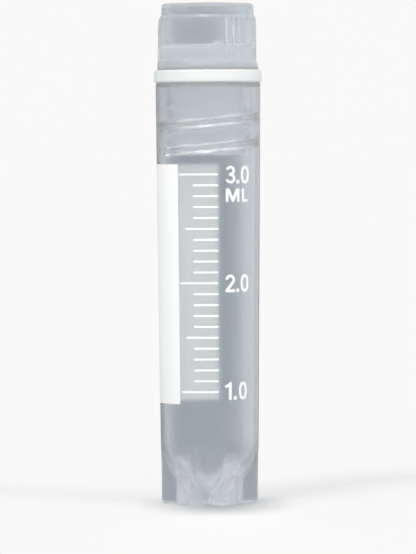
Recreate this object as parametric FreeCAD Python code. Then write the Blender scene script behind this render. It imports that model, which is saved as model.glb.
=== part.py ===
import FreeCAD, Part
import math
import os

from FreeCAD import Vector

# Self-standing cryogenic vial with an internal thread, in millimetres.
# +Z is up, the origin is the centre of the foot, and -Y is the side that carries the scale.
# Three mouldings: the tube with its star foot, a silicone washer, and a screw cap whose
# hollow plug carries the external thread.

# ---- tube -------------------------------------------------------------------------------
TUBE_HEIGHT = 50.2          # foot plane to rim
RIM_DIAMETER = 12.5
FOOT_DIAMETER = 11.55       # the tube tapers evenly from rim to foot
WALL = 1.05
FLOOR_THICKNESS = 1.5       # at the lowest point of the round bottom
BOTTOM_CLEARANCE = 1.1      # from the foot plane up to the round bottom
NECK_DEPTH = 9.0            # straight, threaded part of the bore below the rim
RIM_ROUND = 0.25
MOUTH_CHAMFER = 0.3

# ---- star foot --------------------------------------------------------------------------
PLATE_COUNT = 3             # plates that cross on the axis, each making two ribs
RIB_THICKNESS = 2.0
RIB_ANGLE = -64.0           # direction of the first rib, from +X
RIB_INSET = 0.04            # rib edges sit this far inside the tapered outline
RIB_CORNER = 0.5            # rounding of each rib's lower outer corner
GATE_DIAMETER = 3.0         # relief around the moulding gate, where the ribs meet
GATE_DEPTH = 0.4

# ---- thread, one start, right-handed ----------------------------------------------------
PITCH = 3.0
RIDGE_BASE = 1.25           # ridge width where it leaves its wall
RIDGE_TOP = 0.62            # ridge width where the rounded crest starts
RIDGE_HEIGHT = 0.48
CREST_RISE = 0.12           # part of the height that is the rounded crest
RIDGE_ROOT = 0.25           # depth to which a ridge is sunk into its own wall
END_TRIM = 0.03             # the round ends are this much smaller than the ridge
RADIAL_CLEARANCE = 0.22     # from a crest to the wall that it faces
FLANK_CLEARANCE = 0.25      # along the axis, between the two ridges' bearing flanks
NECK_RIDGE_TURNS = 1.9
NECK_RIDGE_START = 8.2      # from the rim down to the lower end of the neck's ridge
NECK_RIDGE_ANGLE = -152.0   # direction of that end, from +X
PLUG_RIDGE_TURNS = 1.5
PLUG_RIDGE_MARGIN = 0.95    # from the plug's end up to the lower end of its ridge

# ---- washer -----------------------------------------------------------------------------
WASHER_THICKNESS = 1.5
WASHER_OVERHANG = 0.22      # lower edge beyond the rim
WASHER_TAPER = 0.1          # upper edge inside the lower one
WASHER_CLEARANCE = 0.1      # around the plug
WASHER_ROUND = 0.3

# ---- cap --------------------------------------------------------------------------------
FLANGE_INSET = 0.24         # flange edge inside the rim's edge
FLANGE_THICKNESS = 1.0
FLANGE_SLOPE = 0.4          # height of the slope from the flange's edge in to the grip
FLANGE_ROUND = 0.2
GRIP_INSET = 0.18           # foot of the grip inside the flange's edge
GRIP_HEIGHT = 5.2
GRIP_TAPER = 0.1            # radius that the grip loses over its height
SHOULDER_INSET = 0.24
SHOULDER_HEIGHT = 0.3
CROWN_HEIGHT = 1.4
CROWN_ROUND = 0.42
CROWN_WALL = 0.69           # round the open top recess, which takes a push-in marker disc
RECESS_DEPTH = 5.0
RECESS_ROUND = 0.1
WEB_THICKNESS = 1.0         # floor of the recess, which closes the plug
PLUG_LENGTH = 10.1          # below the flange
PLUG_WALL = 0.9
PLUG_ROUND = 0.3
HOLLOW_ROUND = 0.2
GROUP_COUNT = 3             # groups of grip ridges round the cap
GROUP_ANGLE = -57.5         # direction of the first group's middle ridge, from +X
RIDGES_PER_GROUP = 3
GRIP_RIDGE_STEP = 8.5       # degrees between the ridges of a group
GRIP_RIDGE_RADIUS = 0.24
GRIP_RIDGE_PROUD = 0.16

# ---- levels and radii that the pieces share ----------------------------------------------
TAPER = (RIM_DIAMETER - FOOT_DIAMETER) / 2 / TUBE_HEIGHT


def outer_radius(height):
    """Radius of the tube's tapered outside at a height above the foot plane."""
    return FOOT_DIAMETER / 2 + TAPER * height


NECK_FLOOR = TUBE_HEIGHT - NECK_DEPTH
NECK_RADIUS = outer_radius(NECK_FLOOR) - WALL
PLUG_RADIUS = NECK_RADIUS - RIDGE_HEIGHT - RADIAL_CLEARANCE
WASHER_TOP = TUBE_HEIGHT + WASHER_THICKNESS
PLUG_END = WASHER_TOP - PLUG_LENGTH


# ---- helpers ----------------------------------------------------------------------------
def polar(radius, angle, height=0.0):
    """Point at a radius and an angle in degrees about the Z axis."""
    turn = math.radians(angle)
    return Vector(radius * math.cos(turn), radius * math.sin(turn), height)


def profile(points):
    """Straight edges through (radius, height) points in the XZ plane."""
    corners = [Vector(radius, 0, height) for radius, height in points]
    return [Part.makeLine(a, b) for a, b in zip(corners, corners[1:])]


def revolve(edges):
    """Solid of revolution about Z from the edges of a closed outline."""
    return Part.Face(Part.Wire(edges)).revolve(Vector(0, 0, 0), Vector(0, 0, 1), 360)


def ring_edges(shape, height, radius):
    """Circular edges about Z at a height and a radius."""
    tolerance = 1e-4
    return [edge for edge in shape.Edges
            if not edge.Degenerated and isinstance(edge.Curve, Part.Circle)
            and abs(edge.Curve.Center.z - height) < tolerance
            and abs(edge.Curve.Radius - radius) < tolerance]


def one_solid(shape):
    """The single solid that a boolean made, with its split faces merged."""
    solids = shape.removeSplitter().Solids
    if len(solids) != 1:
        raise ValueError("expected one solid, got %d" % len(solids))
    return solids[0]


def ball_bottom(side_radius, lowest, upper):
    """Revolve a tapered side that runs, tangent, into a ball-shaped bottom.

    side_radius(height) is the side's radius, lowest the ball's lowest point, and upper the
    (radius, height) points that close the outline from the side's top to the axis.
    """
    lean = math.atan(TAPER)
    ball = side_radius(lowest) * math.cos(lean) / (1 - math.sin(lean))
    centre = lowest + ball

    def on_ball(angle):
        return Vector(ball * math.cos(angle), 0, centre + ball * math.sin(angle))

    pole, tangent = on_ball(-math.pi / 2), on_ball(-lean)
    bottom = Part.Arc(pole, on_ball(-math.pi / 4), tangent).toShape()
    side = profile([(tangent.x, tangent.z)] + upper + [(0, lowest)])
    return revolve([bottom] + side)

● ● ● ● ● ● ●

TASK OBJECTIVE — In this exercise, copy only the lines from the opening line of the material through the line where "# hollow plug carries the external thread." appears.

CORRECT RESPONSE —
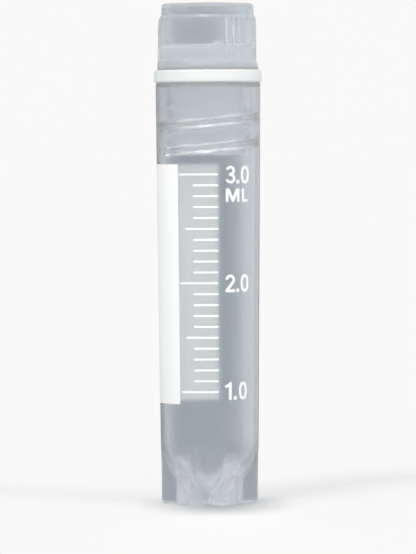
Recreate this object as parametric FreeCAD Python code. Then write the Blender scene script behind this render. It imports that model, which is saved as model.glb.
=== part.py ===
import FreeCAD, Part
import math
import os

from FreeCAD import Vector

# Self-standing cryogenic vial with an internal thread, in millimetres.
# +Z is up, the origin is the centre of the foot, and -Y is the side that carries the scale.
# Three mouldings: the tube with its star foot, a silicone washer, and a screw cap whose
# hollow plug carries the external thread.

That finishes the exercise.